Only the lines from the line with "Write the build123d" through the line with "inner_ply_thickness = 1.0" should be copied, exactly as they appear, with both ends kept.
━━━
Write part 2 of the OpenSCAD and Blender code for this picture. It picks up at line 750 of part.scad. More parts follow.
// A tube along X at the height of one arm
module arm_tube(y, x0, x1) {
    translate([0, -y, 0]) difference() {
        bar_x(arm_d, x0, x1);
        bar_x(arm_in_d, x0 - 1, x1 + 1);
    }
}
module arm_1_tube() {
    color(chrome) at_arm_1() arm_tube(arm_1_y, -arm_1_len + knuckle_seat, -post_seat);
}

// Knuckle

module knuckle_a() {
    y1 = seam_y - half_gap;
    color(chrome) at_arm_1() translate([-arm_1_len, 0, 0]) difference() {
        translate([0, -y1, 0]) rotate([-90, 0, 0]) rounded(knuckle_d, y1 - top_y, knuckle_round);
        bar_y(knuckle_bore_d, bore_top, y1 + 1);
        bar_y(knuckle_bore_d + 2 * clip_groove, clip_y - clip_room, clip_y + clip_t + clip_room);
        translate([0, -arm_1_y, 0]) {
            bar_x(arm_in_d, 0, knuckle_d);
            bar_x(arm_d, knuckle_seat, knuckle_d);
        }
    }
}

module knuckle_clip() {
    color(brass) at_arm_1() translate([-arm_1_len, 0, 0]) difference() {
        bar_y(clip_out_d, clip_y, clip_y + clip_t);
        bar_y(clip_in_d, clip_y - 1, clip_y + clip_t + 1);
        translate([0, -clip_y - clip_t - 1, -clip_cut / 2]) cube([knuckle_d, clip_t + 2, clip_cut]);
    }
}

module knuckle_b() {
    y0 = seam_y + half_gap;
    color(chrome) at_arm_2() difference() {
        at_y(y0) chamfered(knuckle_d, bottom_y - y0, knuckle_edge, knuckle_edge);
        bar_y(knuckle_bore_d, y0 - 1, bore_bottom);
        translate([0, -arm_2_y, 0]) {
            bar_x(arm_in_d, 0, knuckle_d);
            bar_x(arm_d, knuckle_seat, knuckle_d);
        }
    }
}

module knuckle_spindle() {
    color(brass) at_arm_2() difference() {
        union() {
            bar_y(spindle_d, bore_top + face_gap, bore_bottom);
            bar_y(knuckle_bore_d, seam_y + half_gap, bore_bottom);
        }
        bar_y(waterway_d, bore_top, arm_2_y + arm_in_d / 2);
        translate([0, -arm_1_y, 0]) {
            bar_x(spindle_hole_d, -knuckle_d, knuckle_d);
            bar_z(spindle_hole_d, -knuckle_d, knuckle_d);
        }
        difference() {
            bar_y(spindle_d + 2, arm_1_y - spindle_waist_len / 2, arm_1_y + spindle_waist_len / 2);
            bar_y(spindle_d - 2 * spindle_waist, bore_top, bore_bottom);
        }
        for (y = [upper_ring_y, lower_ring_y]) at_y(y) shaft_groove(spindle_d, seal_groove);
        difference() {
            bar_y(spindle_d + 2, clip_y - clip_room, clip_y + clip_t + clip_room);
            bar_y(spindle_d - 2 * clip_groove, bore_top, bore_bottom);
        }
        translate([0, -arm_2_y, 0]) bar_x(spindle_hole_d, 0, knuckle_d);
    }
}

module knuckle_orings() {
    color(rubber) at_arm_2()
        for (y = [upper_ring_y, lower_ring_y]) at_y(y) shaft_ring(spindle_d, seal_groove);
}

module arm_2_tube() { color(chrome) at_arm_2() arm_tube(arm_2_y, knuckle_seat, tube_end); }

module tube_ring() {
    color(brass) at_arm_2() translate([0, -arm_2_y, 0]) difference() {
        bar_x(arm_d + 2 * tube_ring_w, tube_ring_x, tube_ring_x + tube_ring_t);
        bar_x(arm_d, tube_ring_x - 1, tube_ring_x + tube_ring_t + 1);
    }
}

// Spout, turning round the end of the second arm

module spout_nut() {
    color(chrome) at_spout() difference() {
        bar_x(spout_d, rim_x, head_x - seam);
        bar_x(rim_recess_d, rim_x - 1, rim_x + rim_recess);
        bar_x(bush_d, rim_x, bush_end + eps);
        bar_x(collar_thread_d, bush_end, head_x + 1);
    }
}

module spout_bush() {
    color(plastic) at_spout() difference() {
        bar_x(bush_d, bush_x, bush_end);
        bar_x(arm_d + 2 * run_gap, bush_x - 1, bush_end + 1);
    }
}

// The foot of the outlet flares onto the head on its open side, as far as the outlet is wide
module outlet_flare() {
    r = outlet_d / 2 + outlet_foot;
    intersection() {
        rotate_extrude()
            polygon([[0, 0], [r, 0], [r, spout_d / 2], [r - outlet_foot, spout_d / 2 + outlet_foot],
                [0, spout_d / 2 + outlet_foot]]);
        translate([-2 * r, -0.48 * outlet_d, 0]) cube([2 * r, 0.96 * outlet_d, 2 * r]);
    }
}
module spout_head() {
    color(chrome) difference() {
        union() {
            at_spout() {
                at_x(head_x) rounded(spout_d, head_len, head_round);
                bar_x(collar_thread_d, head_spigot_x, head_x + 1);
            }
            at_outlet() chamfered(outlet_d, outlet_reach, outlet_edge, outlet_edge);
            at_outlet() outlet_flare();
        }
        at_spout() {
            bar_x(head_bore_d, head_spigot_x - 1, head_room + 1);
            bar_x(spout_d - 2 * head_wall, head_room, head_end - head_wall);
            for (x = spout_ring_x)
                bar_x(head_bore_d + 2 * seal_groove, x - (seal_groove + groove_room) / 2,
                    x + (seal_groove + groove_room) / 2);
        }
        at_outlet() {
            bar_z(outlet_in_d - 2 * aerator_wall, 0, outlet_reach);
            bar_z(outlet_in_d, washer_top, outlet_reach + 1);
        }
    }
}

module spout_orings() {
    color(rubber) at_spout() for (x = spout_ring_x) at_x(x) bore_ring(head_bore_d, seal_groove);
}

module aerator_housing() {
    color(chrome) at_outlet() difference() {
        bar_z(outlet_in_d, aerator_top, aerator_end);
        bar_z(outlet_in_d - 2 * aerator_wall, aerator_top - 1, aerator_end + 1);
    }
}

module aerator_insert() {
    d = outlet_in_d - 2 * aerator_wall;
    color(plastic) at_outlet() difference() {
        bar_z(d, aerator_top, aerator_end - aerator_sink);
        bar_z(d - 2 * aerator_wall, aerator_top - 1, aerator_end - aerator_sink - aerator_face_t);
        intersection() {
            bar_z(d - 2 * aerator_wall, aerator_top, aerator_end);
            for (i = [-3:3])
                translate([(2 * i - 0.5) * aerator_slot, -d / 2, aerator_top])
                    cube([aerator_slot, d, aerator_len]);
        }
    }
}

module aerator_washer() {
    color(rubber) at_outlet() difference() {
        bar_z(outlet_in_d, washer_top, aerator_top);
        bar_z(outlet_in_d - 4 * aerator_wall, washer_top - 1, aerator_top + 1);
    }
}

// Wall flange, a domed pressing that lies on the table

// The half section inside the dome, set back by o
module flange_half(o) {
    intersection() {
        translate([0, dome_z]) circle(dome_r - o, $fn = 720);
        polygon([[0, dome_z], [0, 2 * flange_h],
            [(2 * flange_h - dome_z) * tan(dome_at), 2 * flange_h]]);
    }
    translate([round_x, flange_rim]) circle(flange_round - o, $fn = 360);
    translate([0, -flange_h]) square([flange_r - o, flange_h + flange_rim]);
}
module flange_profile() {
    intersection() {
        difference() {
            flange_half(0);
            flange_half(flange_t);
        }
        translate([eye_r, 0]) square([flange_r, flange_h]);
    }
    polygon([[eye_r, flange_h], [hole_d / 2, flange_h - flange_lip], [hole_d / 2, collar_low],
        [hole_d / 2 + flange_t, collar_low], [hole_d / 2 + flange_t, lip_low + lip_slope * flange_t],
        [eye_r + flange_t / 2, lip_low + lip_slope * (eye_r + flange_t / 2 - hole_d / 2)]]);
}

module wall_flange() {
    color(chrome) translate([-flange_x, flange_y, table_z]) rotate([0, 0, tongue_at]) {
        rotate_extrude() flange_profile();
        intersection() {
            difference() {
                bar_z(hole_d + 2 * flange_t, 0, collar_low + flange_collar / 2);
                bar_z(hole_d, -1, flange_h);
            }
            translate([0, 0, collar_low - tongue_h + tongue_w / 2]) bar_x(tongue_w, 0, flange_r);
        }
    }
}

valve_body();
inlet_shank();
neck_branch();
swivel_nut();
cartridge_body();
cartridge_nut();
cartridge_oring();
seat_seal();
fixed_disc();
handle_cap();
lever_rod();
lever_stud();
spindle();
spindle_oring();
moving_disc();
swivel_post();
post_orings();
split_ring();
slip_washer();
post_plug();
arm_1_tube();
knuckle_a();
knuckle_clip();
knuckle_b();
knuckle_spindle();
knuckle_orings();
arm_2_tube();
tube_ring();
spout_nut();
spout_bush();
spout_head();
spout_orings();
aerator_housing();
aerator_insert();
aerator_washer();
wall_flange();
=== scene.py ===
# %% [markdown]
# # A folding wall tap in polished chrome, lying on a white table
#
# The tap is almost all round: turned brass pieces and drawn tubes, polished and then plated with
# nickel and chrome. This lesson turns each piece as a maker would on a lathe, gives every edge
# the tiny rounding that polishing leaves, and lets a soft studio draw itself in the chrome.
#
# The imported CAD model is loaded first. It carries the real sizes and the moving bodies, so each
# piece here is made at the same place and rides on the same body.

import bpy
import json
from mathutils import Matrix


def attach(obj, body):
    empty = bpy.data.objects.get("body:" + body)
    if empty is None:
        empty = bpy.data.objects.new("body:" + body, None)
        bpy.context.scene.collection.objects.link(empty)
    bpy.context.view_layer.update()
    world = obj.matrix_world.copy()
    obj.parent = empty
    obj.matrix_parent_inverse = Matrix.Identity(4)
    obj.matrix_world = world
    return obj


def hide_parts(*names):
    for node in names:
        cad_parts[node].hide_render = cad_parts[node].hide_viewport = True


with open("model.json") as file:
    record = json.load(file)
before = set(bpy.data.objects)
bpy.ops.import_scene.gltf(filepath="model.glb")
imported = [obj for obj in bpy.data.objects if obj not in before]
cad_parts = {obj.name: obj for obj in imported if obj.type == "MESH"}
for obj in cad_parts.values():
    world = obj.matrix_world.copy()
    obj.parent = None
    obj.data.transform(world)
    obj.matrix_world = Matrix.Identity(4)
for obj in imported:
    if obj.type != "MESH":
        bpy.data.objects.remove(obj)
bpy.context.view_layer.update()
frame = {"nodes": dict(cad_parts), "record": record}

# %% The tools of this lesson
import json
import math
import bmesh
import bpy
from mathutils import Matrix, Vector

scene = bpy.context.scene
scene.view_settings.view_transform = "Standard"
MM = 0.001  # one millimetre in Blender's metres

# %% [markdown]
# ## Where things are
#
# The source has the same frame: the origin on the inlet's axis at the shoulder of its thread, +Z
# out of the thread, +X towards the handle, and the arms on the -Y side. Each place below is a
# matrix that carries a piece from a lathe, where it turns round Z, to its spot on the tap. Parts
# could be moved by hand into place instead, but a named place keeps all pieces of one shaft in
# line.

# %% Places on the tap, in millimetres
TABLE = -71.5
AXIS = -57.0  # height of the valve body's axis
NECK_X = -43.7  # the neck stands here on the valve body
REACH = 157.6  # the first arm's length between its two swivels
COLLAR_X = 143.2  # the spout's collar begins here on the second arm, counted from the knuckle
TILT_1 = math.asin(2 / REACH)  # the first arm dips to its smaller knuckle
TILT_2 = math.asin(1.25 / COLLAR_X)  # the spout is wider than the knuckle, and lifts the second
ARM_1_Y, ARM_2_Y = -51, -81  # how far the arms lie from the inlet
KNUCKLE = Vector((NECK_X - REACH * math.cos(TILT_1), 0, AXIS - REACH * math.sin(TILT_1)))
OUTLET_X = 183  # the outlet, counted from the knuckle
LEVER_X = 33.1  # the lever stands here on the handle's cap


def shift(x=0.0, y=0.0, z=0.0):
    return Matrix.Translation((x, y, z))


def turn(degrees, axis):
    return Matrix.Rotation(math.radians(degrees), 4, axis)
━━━
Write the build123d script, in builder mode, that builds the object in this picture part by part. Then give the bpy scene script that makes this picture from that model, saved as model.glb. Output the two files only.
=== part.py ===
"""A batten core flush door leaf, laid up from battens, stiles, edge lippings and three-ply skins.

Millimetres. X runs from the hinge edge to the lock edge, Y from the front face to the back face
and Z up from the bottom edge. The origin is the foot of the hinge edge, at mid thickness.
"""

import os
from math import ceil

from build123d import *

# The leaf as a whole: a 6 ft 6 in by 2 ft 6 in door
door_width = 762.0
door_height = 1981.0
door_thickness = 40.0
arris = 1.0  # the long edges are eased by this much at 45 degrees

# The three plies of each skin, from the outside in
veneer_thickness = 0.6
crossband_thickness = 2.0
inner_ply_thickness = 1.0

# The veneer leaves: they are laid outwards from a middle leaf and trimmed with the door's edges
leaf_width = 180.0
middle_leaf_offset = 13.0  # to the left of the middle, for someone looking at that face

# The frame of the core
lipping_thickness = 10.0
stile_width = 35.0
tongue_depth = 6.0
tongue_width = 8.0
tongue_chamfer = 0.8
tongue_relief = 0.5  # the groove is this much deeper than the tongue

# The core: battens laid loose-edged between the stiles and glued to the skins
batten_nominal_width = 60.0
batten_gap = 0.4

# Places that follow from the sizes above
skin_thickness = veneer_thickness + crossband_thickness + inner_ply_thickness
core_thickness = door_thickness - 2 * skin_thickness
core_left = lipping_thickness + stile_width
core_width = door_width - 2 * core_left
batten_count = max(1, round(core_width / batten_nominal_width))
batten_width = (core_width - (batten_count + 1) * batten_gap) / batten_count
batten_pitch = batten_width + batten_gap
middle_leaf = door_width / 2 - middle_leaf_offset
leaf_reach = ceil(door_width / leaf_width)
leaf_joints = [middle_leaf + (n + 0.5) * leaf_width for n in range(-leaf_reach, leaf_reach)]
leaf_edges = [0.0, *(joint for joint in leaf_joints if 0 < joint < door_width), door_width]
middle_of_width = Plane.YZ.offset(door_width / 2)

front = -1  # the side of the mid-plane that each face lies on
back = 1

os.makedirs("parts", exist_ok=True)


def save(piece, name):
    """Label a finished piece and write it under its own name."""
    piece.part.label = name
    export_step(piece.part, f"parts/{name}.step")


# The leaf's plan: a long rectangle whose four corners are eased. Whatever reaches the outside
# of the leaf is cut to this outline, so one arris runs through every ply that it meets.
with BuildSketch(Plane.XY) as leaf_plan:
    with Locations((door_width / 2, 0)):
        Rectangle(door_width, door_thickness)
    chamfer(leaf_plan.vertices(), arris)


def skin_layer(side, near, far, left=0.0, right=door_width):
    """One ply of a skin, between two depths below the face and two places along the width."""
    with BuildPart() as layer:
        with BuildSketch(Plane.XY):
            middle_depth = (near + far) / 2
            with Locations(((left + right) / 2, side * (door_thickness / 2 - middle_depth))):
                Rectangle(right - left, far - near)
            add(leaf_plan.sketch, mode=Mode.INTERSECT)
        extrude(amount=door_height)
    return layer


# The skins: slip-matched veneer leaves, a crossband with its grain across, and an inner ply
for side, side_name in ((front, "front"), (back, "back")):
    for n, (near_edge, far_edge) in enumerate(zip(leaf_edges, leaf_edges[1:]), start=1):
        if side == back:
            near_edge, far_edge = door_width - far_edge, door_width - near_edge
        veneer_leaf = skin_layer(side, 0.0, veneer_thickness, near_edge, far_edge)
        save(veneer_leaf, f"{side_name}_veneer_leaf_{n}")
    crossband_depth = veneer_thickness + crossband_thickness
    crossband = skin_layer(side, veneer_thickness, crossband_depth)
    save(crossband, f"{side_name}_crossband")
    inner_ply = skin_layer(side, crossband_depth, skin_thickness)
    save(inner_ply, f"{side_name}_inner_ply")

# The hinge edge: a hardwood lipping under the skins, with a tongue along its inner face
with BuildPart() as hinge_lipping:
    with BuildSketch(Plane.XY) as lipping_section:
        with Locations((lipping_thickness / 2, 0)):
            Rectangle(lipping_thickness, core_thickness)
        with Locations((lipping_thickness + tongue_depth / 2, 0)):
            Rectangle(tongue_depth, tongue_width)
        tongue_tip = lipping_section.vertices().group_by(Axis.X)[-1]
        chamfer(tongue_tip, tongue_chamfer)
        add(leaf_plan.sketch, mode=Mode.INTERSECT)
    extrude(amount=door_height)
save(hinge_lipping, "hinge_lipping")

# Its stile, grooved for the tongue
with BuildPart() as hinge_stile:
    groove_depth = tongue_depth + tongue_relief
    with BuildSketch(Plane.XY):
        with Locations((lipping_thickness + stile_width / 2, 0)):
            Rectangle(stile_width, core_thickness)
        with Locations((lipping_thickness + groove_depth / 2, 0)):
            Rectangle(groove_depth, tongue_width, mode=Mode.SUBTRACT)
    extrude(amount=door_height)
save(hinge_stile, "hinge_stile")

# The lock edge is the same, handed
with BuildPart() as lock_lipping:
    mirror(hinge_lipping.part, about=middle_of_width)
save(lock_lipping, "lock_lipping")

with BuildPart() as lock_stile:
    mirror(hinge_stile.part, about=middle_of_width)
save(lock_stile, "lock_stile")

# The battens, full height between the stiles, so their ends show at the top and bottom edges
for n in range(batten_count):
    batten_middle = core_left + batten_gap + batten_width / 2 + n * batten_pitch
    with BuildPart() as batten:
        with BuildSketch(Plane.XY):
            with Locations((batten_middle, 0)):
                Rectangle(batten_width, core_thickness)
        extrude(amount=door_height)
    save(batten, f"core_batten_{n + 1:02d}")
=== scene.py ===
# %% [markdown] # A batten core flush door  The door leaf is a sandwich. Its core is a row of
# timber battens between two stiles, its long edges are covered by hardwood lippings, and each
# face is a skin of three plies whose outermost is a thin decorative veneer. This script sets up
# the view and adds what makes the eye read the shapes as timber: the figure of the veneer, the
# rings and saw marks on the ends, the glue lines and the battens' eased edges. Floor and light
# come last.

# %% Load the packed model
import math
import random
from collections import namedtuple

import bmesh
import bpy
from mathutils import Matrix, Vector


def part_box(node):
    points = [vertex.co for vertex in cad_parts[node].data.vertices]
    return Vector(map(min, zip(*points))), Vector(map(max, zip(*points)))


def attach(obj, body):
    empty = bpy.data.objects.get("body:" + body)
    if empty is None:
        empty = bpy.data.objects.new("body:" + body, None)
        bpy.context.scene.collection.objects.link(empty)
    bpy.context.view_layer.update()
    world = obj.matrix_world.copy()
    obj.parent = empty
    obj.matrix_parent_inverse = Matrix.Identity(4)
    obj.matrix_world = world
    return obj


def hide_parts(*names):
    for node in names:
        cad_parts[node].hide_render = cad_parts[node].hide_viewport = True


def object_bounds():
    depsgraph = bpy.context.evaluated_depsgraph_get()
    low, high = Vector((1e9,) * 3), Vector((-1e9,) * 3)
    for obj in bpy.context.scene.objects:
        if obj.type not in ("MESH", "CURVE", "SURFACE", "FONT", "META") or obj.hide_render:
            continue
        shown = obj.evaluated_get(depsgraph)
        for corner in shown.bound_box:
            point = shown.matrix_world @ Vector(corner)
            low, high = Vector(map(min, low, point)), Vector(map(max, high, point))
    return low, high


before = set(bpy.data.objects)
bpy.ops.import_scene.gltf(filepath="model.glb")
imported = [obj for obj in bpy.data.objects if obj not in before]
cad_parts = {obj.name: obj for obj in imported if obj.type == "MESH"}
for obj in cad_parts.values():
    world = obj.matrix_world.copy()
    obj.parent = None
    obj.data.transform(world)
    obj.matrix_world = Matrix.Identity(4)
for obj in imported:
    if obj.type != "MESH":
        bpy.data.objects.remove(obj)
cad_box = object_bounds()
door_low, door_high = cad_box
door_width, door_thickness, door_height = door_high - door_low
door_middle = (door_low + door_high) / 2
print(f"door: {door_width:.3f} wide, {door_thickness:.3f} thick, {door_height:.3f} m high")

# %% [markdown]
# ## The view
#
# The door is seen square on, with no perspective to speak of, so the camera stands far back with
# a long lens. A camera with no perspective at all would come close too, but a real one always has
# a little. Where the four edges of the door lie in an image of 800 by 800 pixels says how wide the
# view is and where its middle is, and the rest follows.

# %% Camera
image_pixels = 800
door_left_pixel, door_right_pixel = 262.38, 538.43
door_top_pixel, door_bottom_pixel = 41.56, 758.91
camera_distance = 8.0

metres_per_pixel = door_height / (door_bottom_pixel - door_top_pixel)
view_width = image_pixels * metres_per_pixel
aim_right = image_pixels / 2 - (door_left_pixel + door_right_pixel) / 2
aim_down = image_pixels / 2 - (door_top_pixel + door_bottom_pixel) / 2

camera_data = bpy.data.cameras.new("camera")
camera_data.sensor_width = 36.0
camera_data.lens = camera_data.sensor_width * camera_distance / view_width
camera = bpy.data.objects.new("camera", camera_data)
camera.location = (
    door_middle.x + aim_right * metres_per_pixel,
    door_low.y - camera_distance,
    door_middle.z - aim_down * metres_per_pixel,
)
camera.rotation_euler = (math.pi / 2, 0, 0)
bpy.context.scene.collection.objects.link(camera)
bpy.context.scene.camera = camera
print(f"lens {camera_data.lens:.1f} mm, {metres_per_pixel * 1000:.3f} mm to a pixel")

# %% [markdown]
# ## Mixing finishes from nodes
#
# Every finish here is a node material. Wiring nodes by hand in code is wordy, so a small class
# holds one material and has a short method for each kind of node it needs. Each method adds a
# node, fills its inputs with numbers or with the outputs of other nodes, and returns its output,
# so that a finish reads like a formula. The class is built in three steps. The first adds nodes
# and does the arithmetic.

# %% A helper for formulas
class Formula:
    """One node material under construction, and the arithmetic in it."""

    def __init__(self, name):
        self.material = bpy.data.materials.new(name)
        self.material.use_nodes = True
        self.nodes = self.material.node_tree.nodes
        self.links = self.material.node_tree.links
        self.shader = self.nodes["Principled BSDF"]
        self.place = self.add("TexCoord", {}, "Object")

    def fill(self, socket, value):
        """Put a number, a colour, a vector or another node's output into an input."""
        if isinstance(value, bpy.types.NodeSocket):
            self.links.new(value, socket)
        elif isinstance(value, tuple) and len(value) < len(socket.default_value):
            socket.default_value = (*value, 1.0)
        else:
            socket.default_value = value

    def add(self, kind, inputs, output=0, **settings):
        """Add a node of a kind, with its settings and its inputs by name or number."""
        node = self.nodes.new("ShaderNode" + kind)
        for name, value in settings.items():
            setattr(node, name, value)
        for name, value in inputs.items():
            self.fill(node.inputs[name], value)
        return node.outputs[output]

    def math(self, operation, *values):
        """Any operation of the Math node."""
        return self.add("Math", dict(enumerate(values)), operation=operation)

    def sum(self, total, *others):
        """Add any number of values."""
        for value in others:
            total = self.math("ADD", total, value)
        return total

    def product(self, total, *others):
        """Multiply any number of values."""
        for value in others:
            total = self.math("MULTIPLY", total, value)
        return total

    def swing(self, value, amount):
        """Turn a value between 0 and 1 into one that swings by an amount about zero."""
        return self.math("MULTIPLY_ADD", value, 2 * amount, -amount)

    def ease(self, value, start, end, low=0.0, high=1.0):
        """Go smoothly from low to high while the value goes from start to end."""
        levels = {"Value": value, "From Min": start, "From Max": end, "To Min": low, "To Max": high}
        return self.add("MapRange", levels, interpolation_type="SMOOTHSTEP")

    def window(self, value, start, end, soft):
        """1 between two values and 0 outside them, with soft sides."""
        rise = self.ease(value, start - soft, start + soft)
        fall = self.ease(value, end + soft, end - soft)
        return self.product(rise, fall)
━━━
» Reply:
Write the build123d script, in builder mode, that builds the object in this picture part by part. Then give the bpy scene script that makes this picture from that model, saved as model.glb. Output the two files only.
=== part.py ===
"""A batten core flush door leaf, laid up from battens, stiles, edge lippings and three-ply skins.

Millimetres. X runs from the hinge edge to the lock edge, Y from the front face to the back face
and Z up from the bottom edge. The origin is the foot of the hinge edge, at mid thickness.
"""

import os
from math import ceil

from build123d import *

# The leaf as a whole: a 6 ft 6 in by 2 ft 6 in door
door_width = 762.0
door_height = 1981.0
door_thickness = 40.0
arris = 1.0  # the long edges are eased by this much at 45 degrees

# The three plies of each skin, from the outside in
veneer_thickness = 0.6
crossband_thickness = 2.0
inner_ply_thickness = 1.0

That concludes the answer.